От фигуры Сана отделился светящийся шар. Этот шар стал быстро расширяться, уничтожая все, к чему прикасался. На его пути все вспыхивало и исчезало, не оставляя после себя ничего.
Но что-то заставило его остановиться. Все вокруг осветил теплый розовый свет, который исходил от Кинжала Феноры. Этот свет окутал Сана, и Марваш мгновенно растворился в нем — сгорел от собственных ненависти и отчаяния, как сухой лист в костре. Светящийся шар тоже постепенно растворился в воздухе и медленно превратился в легкий золотистый дождь. Те, кто сражался на поле боя, подняли взгляд к небу, которое вдруг стало таким ясным, что казалось почти прозрачным в морозном воздухе зимнего дня.
Потом настали покой и глубокая тишина. Разрыв в облаках, через который было видно ясное небо, медленно закрылся, и снег снова начал падать, как будто ничего не произошло.
Эльфы и люди молчали. Половины Нового Энавара больше не было: ее уничтожило заклинание Сана. Но вторая половина стояла на прежнем месте, и те, кто там находился, не могли поверить, что уцелели. На краю воронки, которая осталась от уничтоженной половины, лежал только черный кинжал с украшением в виде пучка бутонов розы на конце рукояти, а лезвие украшал узор в форме молнии. Этот узор был весь пропитан кровью.
ЭПИЛОГ
Какой-то мудрец сказал, что Всплывший Мир живет в неустойчивом равновесии: после мира — война, после войны — снова мир, и это чередование будет продолжаться до конца времен.
Я спрашиваю себя: что бы он думал теперь и что сказал бы, если бы увидел то, что видела я. Сейчас у нас мир. Снова мирное время, но трудное и утомительное. Слишком много смертей было положено в его основание. Я сама только чудом осталась жива.
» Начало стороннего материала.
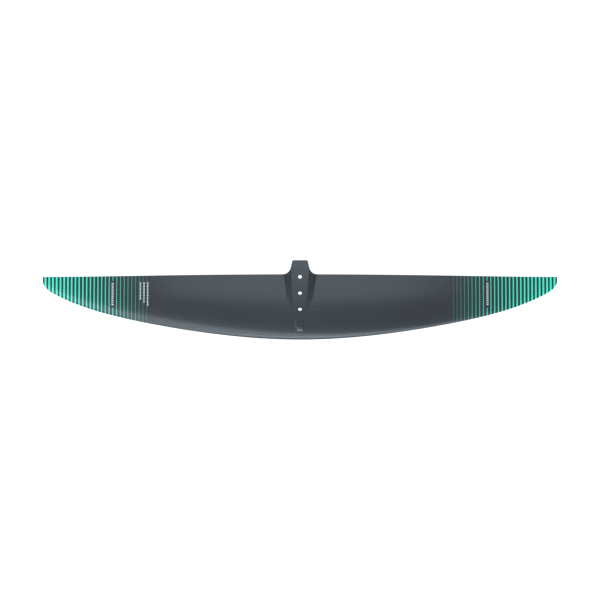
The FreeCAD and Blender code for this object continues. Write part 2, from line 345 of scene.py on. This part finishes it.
def tip_piece(name, direction):
    """The solid tip, with its stations closer together where the outline turns."""
    angles = np.linspace(math.asin(TIP_JOINT_X / HALF), math.pi / 2, TIP_STATIONS)
    xs = direction * HALF * np.sin(angles)
    x, s = grid(xs, chord_shares(CHORD_STEPS))
    return new_object(name, *slab(section_points(x, s, 1), section_points(x, s, -1)))


# ---------------------------------------------------------------- saddle and tang
def smooth_through(points, y):
    """Value at y, in metres, on a smooth curve through (y, value) points given in mm."""
    at = np.array([p[0] for p in points]) * MM
    value = np.array([p[1] for p in points]) * MM
    slopes = np.gradient(value, at)
    y = np.clip(y, at[0], at[-1])
    k = int(np.clip(np.searchsorted(at, y) - 1, 0, len(at) - 2))
    width = at[k + 1] - at[k]
    t = (y - at[k]) / width
    start = (1 + 2 * t) * (1 - t) ** 2 * value[k] + t * (1 - t) ** 2 * width * slopes[k]
    end = t ** 2 * (3 - 2 * t) * value[k + 1] + t ** 2 * (t - 1) * width * slopes[k + 1]
    return start + end


def soft_above_zero(value, softness):
    """The value where it is well above zero, bending softly to zero below."""
    return 0.5 * (value + np.sqrt(value ** 2 + softness ** 2))


def plan_half(y):
    """Half width of the tang's outline behind the trailing edge."""
    corner_y = TANG_REAR_Y - TANG_CORNER
    arc_end_y = TE_ROOT_Y + ROOT_FILLET * (1 - math.sin(SIDE_SLANT))
    arc_end_x = ROOT_FILLET_X - ROOT_FILLET * math.cos(SIDE_SLANT)
    if y > corner_y:
        return TANG_REAR_HALF - TANG_CORNER + math.sqrt(max(TANG_CORNER ** 2 - (y - corner_y) ** 2, 0))
    if y > arc_end_y:
        along = (corner_y - y) / (corner_y - arc_end_y)
        return TANG_REAR_HALF + (arc_end_x - TANG_REAR_HALF) * along
    rise = ROOT_FILLET - (y - TE_ROOT_Y)
    return ROOT_FILLET_X - math.sqrt(max(ROOT_FILLET ** 2 - rise ** 2, 0))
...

Я долго не могла понять, как такое может быть. Как могло случиться, что жизнь каждого из нас в тот день зависела от такой глупости — от места, где он находился. На западе была смерть, на востоке жизнь. Тот, кто просто споткнулся на бегу или стоял на одну секунду дольше, чем надо, глядя на катастрофу, происходившую у него за спиной, умер в тот день. Тот, кто бежал вперед, не оглядываясь, и мог довериться своим ногам, остался жив.
Это случилось в тот день, когда эльфы осаждали Новый Энавар. Оставив Сана умирать на городской стене, я побежала прочь и успела оказаться достаточно далеко. Я видела все. И увидела даже то, чего не разглядели другие.
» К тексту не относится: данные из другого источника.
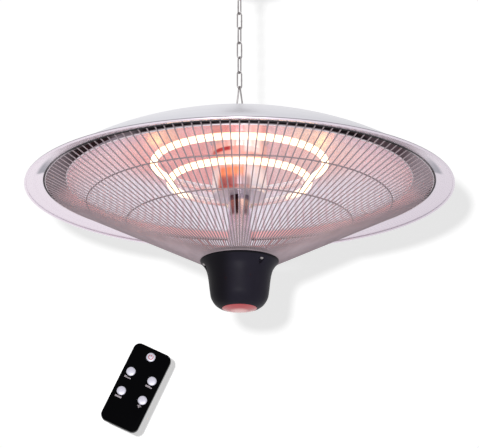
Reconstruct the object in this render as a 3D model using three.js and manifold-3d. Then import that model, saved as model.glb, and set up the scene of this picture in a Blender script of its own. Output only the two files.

Эти двое были окутаны чистейшим светом, и они улыбались. Они держали в руках кинжал, украшенный изображениями цветов. Эти двое были прекрасны, как те герои, о которых я читала в книгах. Они спасли нас всех, а через мгновение после этого растворились в ледяном воздухе. Это были Адхара и Амхал.
То, что произошло после, относится уже к истории.
После смерти Крисса война постепенно угасла: продолжать ее не было никакого смысла. Некоторые эльфы хотели отомстить, но большинство из них были потрясены тем, что произошло. Они словно очнулись от кошмарного сна и не могли понять, какое безумие заставило их напасть на нас, ради какой нелепой мечты они решили начать эту войну. Но и наши силы подошли к концу: слишком много нас умерло, слишком велики были разрушения.
Я не могу сказать, что конец был безболезненным. Еще не раз лилась кровь и совершались ужасные дела. Победители умеют быть невероятно жестокими к побежденным.
Но потом все это закончилось, и медленно началось восстановление.
Это я спасла Теану. Когда я отыскала ее в тюрьме, в Салазаре, она была совершенно измучена, но жива. Я отвела ее к своему брату. Я никогда не смогу забыть слова, которые она произнесла в тот день.
— Я не могу больше служить в храме, — сказала она Калту.
— Почему? — спросила я.
— Потому что после того, что я видела, я больше не верю в богов, — коротко объяснила Теана. — Возможно, Сан не смог осуществить все, что хотел сделать, но нет сомнения, что Марваш победил. Всплывший Мир всегда был царством Марвашей, землей горя и запустения, где правят только ненависть и смерть. Здесь нет мира и нет богов. А раз так, то, может быть, будет справедливо, чтобы он растворился в пространстве. Может быть, пусть он исчезнет?
И тогда я в первый раз рассказала про Адхару и Амхала, про то, что я видела. До той поры я молчала об этом — не знаю почему. Может быть, это была стыдливость: я присутствовала при великом, невиданном событии, а слова могли только уменьшить его величие. Но время шло, а люди вокруг меня не знали, кто такая Адхара, Амхала же они знали только как предателя, который сражался рядом с Криссом.
Я рассказала все, и, кажется, даже мой всегда спокойный брат был взволнован.